Austin: Lance Armstrong has stepped down as a board member of Livestrong, the cancer-support charity he founded in 1997.
“Lance Armstrong has chosen to voluntarily resign from the board of directors of the Livestrong Foundation to spare the organisation any negative effects as a result of controversy surrounding his cycling career,” Livestrong chairman Jeff Garvey said in a statement.
“We are deeply grateful to Lance for creating a cause that has served millions of cancer survivors and their families.”
Armstrong, a survivor of testicular cancer, had previously stepped down as Livestrong’s chairman.

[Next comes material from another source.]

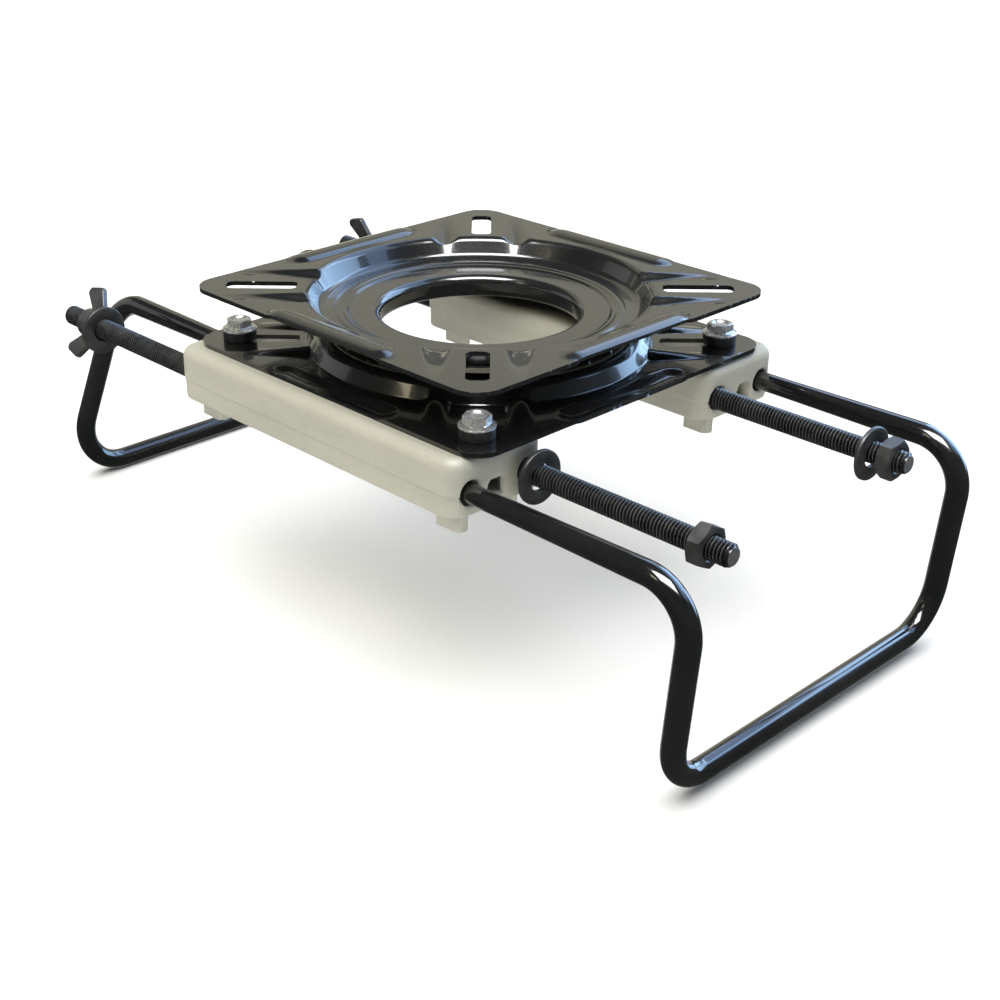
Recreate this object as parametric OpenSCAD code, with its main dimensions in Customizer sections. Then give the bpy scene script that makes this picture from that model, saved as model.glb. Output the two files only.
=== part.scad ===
// Clamp-on swivel seat mount for a boat bench.
// Two pressed plates turn on a ball race, two moulded rails carry the lower plate,
// and two U hooks slide through the rails to grip the bench plank from below.
// Origin: centre of the swivel, halfway between the two plates. +X front hook, +Z up.

/* [Seat plates] */
// Side of the square plates
plate_w = 178; // [160:1:220]
// Corner radius of the plates
plate_corner_r = 12; // [6:0.5:20]
// Thickness of the pressed sheet
sheet_t = 1.9; // [1.4:0.1:2.4]
// Height from the underside of the lower plate to the top of the upper plate
stack_h = 26.4; // [25:0.1:32]
// Radius at which the rim rolls over into the dish
dish_r = 76.5; // [74:0.1:78]
// Slope of the dish wall in degrees
wall_angle = 60; // [45:1:70]
// Bend radius at the top and foot of the dish wall
wall_bend_r = 4; // [3:0.1:5]

/* [Corner slots and ribs] */
// Width of the seat bolt slots
slot_w = 9.3; // [6.5:0.1:10]
// Length of the seat bolt slots
slot_len = 30.6; // [20:0.1:32]
// Distance of the slot's outer end from the plate corner, along the diagonal
slot_margin = 11.5; // [8:0.1:14]
// Corner radius of the slot ends
slot_end_r = 2.8; // [1:0.1:3]
// Distance of each groove beside a slot from the diagonal
groove_offset = 16.4; // [15:0.1:18]
// Width of a groove where it opens into the dish
groove_w = 9.8; // [8:0.1:11]
// Depth of a groove where it opens into the dish
groove_depth = 2.5; // [1.5:0.1:3]
// Length of a groove along the diagonal, from the dish edge
groove_len = 22; // [16:0.5:26]
// Length of the stiffening bead on each side
bead_len = 74; // [50:1:90]
// Width of the stiffening bead
bead_w = 13.4; // [10:0.1:14]
// Height of the stiffening bead
bead_h = 1.8; // [1:0.1:2.2]
// Distance of the bead's crest from the plate edge
bead_inset = 5; // [4.5:0.1:6]

/* [Swivel] */
// Radius of the hole through the swivel
hole_r = 43; // [36:0.5:46]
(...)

The 41-year-old had his seven Tour de France victories nullified and was banned from cycling for life last month after the International Cycling Union (UCI) ratified the United States Anti-Doping Agency’s (USADA) sanctions against him.
USADA published a report that said the now-retired rider had been involved in the “most sophisticated, professionalised and successful doping programme that sport has ever seen”.
Livestrong spokeswoman Katherine McLane said that Armstrong “remains the inspiration” for the charity and is its largest donor, having contributed $7 million. She said Armstrong will remain involved with Livestrong, just not as a board member.
Garvey added: “Lance Armstrong was instrumental in changing the way the world views people affected by cancer.
“His devotion to serving survivors is unparalleled and for 15 years, he committed himself to that cause with all his heart on behalf of the Livestrong Foundation.”
Armstrong resigned from the board of directors for Livestrong on November 4. He had previously resigned as chairman from the charity he founded October 17 but had kept a seat on the board.
Armstrong has not comment publicly on the USADA report and recently returned to Austin from Hawaii. Over the weekend, he posted a photograph on Twitter of him lying on a couch at his home with seven yellow Tour de France jerseys mounted on the wall.
He also has lost his personal sponsors, including Nike and brewing giant Anheuser-Busch, who dropped their contracts with him or said they would not renew when current deals expire.
The USADA report said Armstrong and his teams used steroids, the blood booster EPO and blood transfusions. The report included statements from 11 former teammates who testified against Armstrong.
Armstrong denies doping, pointing to hundreds of passed drug tests. But he chose not to fight USADA in one of the agency’s arbitration hearings, saying the process was biased against him.